Monday, 6 October 2014

Raising Children is Not a Default Chore

 Raising children is not a default chore for women who were unsuccessful in the world of power and wealth
I am about to tell you something which goes against what your education has taught you to think and do. Since preschool, adults have pushed you to excel, to rise above your peers. My generation has groomed you for success, to get into the best universities and snatch the most prized careers. Well, it is nice to have confidence, to fulfil your dreams and have a sense of satisfaction in your chosen field of work but that will not make you happy.
Just take a look at the generation that has gone before you. The midlife crisis is a testament to the failure of a life focused on career advancement to the exclusion of family. Men and women bemoan the fact that they did not have time for nurturing and loving their spouse or children. All too often family life crumbles to ashes, sacrificed on the altar of success.As for childcare, society relegates it to women who are often treated as second class citizens.
I want to yell out as loudly as I can, “raising children is definitely not a default chore for women who were not successful in the world of business, power and wealth.” Who raises our children is important because exactly how you, the next generation, raise your children will directly influence the kind of society they in turn create.
Do you want to live in a world focused only on the ruthless accumulation of wealth?
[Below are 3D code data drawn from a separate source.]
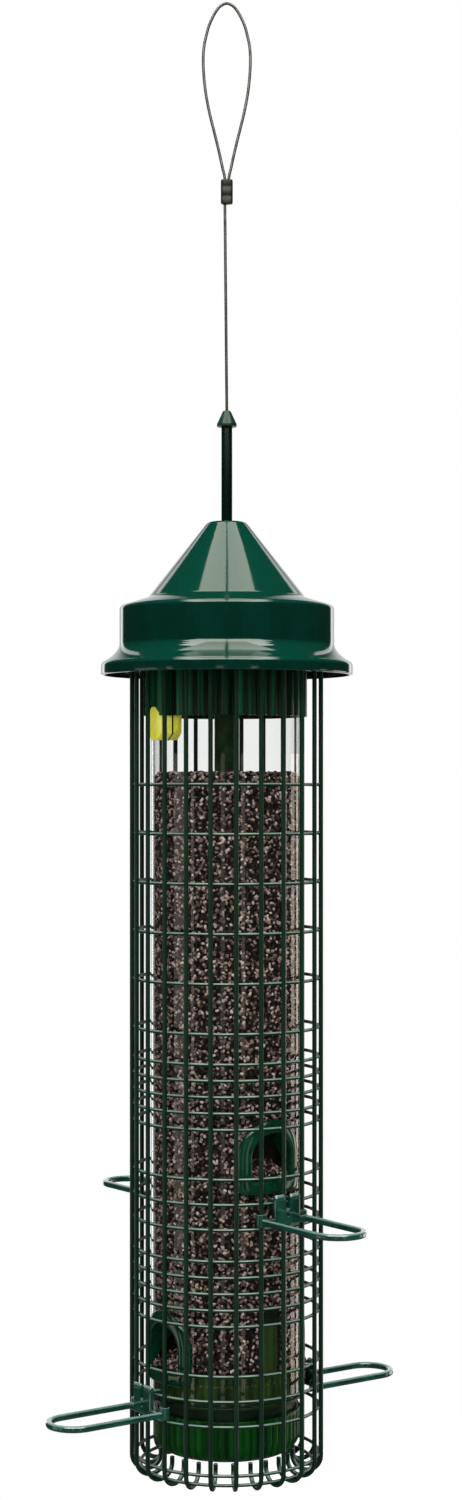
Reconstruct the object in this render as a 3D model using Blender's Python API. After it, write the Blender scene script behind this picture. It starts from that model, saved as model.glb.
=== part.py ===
"""Hanging tube feeder for birds, whose sprung wire shroud closes the ports under a squirrel's weight.

Metres, +Z up. The origin is inside the crown of the hanging loop, so every height below it is negative.
The upper ports face -Y and +Y, the lower ports -X and +X.
"""

import math

import bmesh
import bpy
from mathutils import Vector

# Fits that all pieces share
SEAT = 0.0003
SLIDE_FIT = 0.0004
OVERRUN = 0.003
WELD = 0.000001

# Facets of round pieces. Mating pieces have equal counts, so that their gap is even.
LARGE_STEPS = 32
SMALL_STEPS = 14
BARREL_STEPS = 8
HOLE_STEPS = 6

# Hanging cable, 1.5 mm steel strand
CABLE_D = 0.0015
LOOP_WIDTH = 0.0236
LOOP_HEIGHT = 0.0875
LOOP_TURN = math.radians(-35.5)
LOOP_POINTS = 32
LEG_SPACING = 0.0019
CABLE_HANG = 0.1035
HANG_POINTS = 9
# Half width and depth of the loop at points up one side, as shares of its half width and height
LOOP_SIDE_SHARES = (
    (0.21, 0.914),
    (0.36, 0.823),
    (0.53, 0.731),
    (0.70, 0.640),
    (0.84, 0.549),
    (0.94, 0.457),
    (1.00, 0.343),
    (0.97, 0.251),
    (0.87, 0.183),
    (0.72, 0.114),
    (0.46, 0.046),
    (0.24, 0.013),
)

# Crimped ferrule over both legs of the loop
FERRULE_WIDTH = 0.0060
FERRULE_DEPTH = 0.0041
FERRULE_LENGTH = 0.0120
FERRULE_STEPS = 5

# Finial, screwed on the rod's head over the cable's end stop
FINIAL_TIP_D = 0.0034
FINIAL_D = 0.0100
FINIAL_HEIGHT = 0.0080
FINIAL_LIP = 0.0014
FINIAL_CROWN = 0.0034

# Cable end stop, a crimped sleeve in the rod's head
STOP_D = 0.0031
STOP_LENGTH = 0.0062
STOP_FLOOR = 0.0009

# Hanger rod
ROD_D = 0.0055
ROD_SHOWN = 0.0475
ROD_TAIL = 0.0018

# Roof, one moulded shell of revolution
ROOF_CROWN_D = 0.0190
ROOF_CONE_HEIGHT = 0.0380
ROOF_BAND_STAND = 0.0063
ROOF_SHOULDER_RUN = 0.0143
ROOF_SHOULDER_DROP = 0.0045
ROOF_CORNER = 0.0018
ROOF_BAND_HEIGHT = 0.0182
ROOF_FLARE_RUN = 0.0086
ROOF_FLARE_HEIGHT = 0.0098
ROOF_FLARE_POINTS = 3
ROOF_RIM_STEP = 0.0007
ROOF_RIM_ROUND = 0.0012
ROOF_RIM_HEIGHT = 0.0062
ROOF_WALL = 0.0018
ROOF_BOSS_D = 0.0122
ROOF_BOSS_DEPTH = 0.0042
ROOF_PLAY = 0.0006
ROOF_PIN_HOLE_D = 0.0020
ROOF_PIN_HOLE_RISE = 0.0028
ROOF_PIN_HOLES = 3
ROOF_PIN_TURN = math.radians(45)

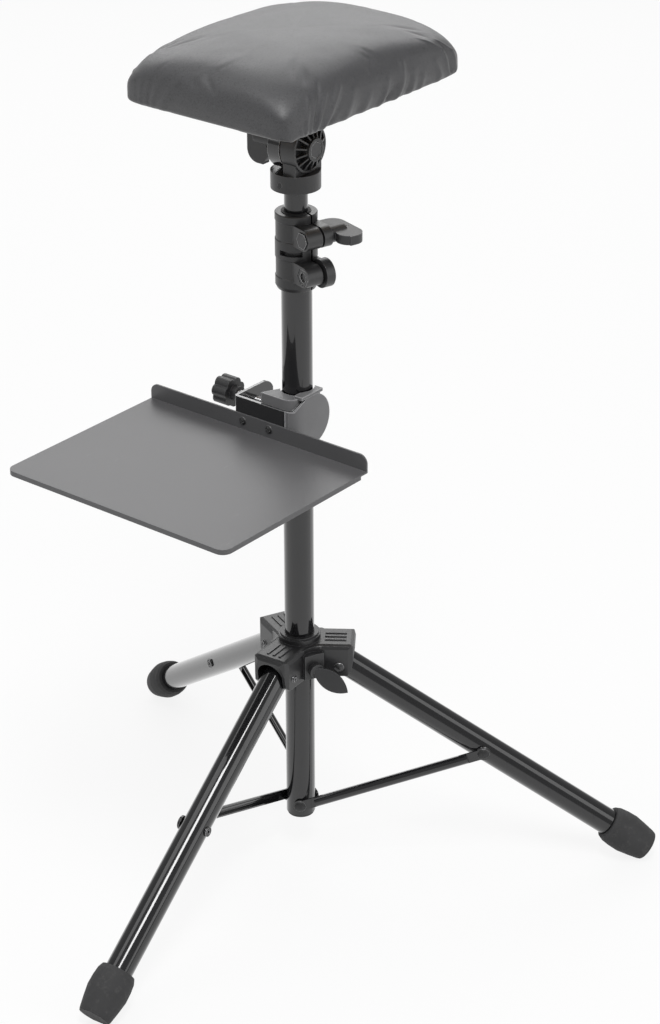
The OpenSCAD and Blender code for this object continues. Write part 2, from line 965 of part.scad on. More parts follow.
module hub_body() {
    color([0.12, 0.12, 0.13])
    difference() {
        union() {
            difference() {
                union() {
                    translate([0, 0, hub_top_z - web_depth])
                        linear_extrude(height = web_depth - web_drop)
                            hub_deck();
                    for (i = [0:2])
                        at_leg(i)
                            hub_arm();
                }
                hub_hollows();
            }
            translate([0, 0, hub_bottom_z - sleeve_drop])
                cylinder(r = hub_bore_r + sleeve_wall,
                    h = arm_below + arm_above + sleeve_drop - 2 * web_drop);
            translate([0, 0, hub_top_z - arm_round])
                cylinder(r = hub_ring_d / 2, h = hub_ring_h + arm_round - ring_lip);
            translate([0, 0, hub_top_z])
                cylinder(r = hub_ring_d / 2 - ring_lip, h = hub_ring_h);
            rotate([0, 0, leg_turn + boss_turn])
                translate([0, -boss_w / 2, boss_z - boss_w / 2])
                    cube([boss_out, boss_w, hub_top_z - web_drop - 2 * web_bite - boss_z
                        + boss_w / 2 - web_depth / 2]);
        }
        for (i = [0:2]) {
            leg_hollow(i);
            at_leg(i)
                translate([pivot_r, arm_w / 2 + over, pivot_z])
                    rotate([90, 0, 0])
                        cylinder(r = pin_r + fit, h = arm_w + 2 * over);
        }
        translate([0, 0, hub_bottom_z - sleeve_drop - over])
            cylinder(r = hub_bore_r,
                h = arm_below + arm_above + sleeve_drop + hub_ring_h + 2 * over);
        rotate([0, 0, leg_turn + boss_turn])
            translate([0, 0, boss_z])
                rotate([0, 90, 0]) {
                    cylinder(r = stud_r + fit, h = boss_out + over);
                    cylinder(r = brake_r + fit, h = mast_r + fit + brake_t + gap);
                    translate([0, 0, boss_out - insert_len])
                        cylinder(r = insert_r, h = insert_len + over);
                }
    }
}

// Threaded insert in the hub's boss
module hub_insert() {
    color([0.75, 0.6, 0.3])
    rotate([0, 0, leg_turn + boss_turn])
        translate([boss_out - insert_len, 0, boss_z])
            rotate([0, 90, 0])
                tube(insert_r - fit, stud_r + fit, insert_len);
}

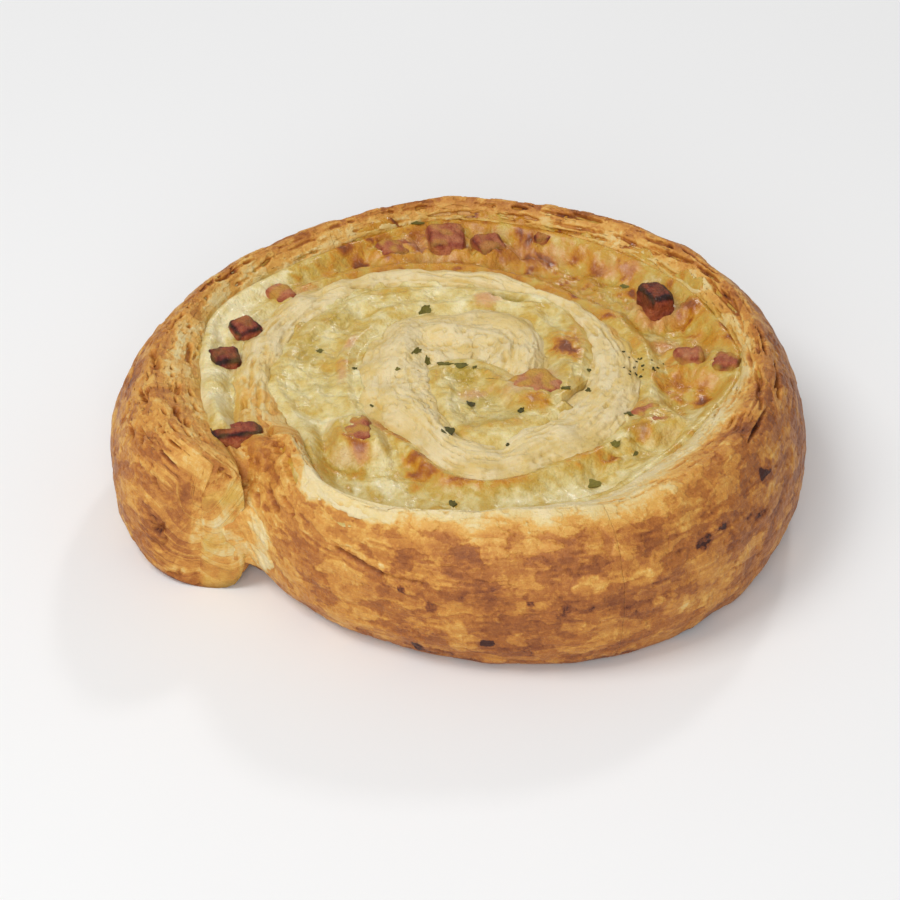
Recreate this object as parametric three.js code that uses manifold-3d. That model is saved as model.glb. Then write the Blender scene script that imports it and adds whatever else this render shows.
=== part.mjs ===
// Ham and cheese pastry swirl: a bar of laminated dough wound into a flat spiral, with a band of cheese
// filling between its turns and cubes of ham sunk into the top.
// Millimetres, +Z up. The origin is the middle of the base. Seen from above, the dough winds in clockwise.
// A place on the spiral is its winding angle w, in degrees from the tail inward, and its radius about
// the eye, the middle of the spiral.

import * as THREE from 'three';
import { mergeVertices } from 'three/addons/utils/BufferGeometryUtils.js';
import Module from 'manifold-3d';

const wasm = await Module();
wasm.setup();

const { clamp, degToRad, lerp, smoothstep } = THREE.MathUtils;

// Driving dimensions.
const EYE_X = 1.0;
const EYE_Y = -3.4;
const TAIL_BEARING = 212;
const CREST_HEIGHT = 28.8;
const OUTER_TURN_INNER_EDGE = 25.6;
const INNER_TURN_EDGE = 24.0;
const INNER_TURN_RIDGE = 25.6;
const EYE_RIDGE = 26.4;
const FILLING_TOP_OUTER = 22.2;
const FILLING_TOP_INNER = 23.2;
const POOL_DIP = 0.8;
const FILLING_LUMP = 0.35;
const CREST_INSET = 8.2;
const CREST_INSET_SHARE = 0.68;
const SEAM_GAP = 0.35;
const CLEARANCE = 0.3;
const HERB_THICKNESS = 0.5;

// The spiral is measured every 30 degrees of winding: radius of the dough's outer and inner face.
const KNOT_STEP = 30;
const OUTER_FACE = [
  60.4, 60.6, 58.0, 58.0, 58.5, 60.4, 60.0, 58.5, 58.0, 56.4, 51.5, 47.3,
  44.6, 40.8, 41.2, 38.8, 35.6, 32.0, 31.6, 31.4, 31.2, 30.0, 30.5, 22.0,
  21.0, 20.0, 21.2, 22.6, 22.2, 22.6, 18.4, 16.2, 16.2,
];
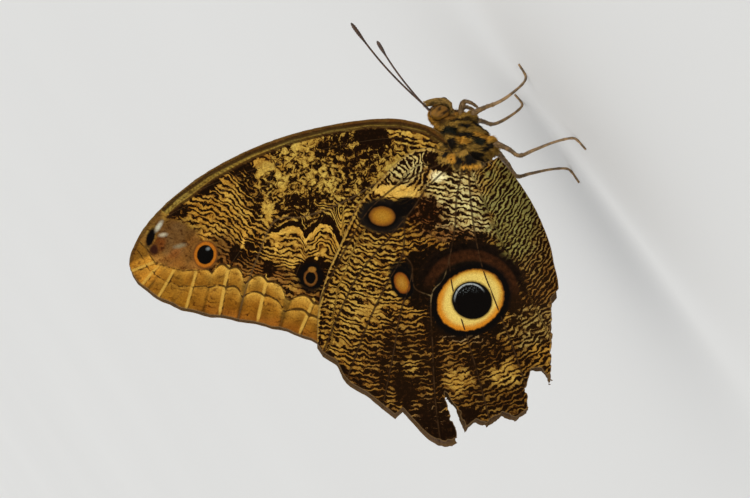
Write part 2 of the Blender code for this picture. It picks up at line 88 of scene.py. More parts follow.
# Wings, as the solids have them
MEMBRANE = 0.30
FOREWING_LAYER = 0.62
HINDWING_LAYER = 1.80
ROOT_FLARE = 1.2
FLARE_FOOT = 4.0
FLARE_HEIGHT = 10.0
TIP_SPREAD = 0.9
WING_LENGTH = 73.0
ABDOMEN_FRONT = -4.6
ABDOMEN_LENGTH = 27.5
ABDOMEN_RISE = 4.0
ABDOMEN_ROOM = 1.05
WING_MESH = 0.42
VEIN_STEP = 0.55
VEIN_FOOT = 0.24
FAINT = 0.14
RIM_STEP = 0.34
RIM_GAP = 0.12
RIM_CORNER = 28.0
RIM_CLEAR = 0.2
VEIN_CLEAR = 0.16
OUTWARD = 0.25
MERGE = 0.01
CLOUD_GRID = 97
FAR = 9.0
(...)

Will you consciously create a race of humans who are shallow, cold and cynical about relationships, family and love?  Do you want children who are more comfortable texting, you, their parents, than speaking with you face to face in a warm, loving way?
Family is crucial; it is the foundation of society. Now I see my own adult children beginning their young families and it touches my heart to know how much they value family as well.  Just after his daughter’s birth, my son turned to his dad and said,
”Dad, this is the best thing that I have ever done in my life.”
And, a year later, as his little daughter lay sleeping on his chest, my son said, ”Now I know why you and Dad had so many kids.”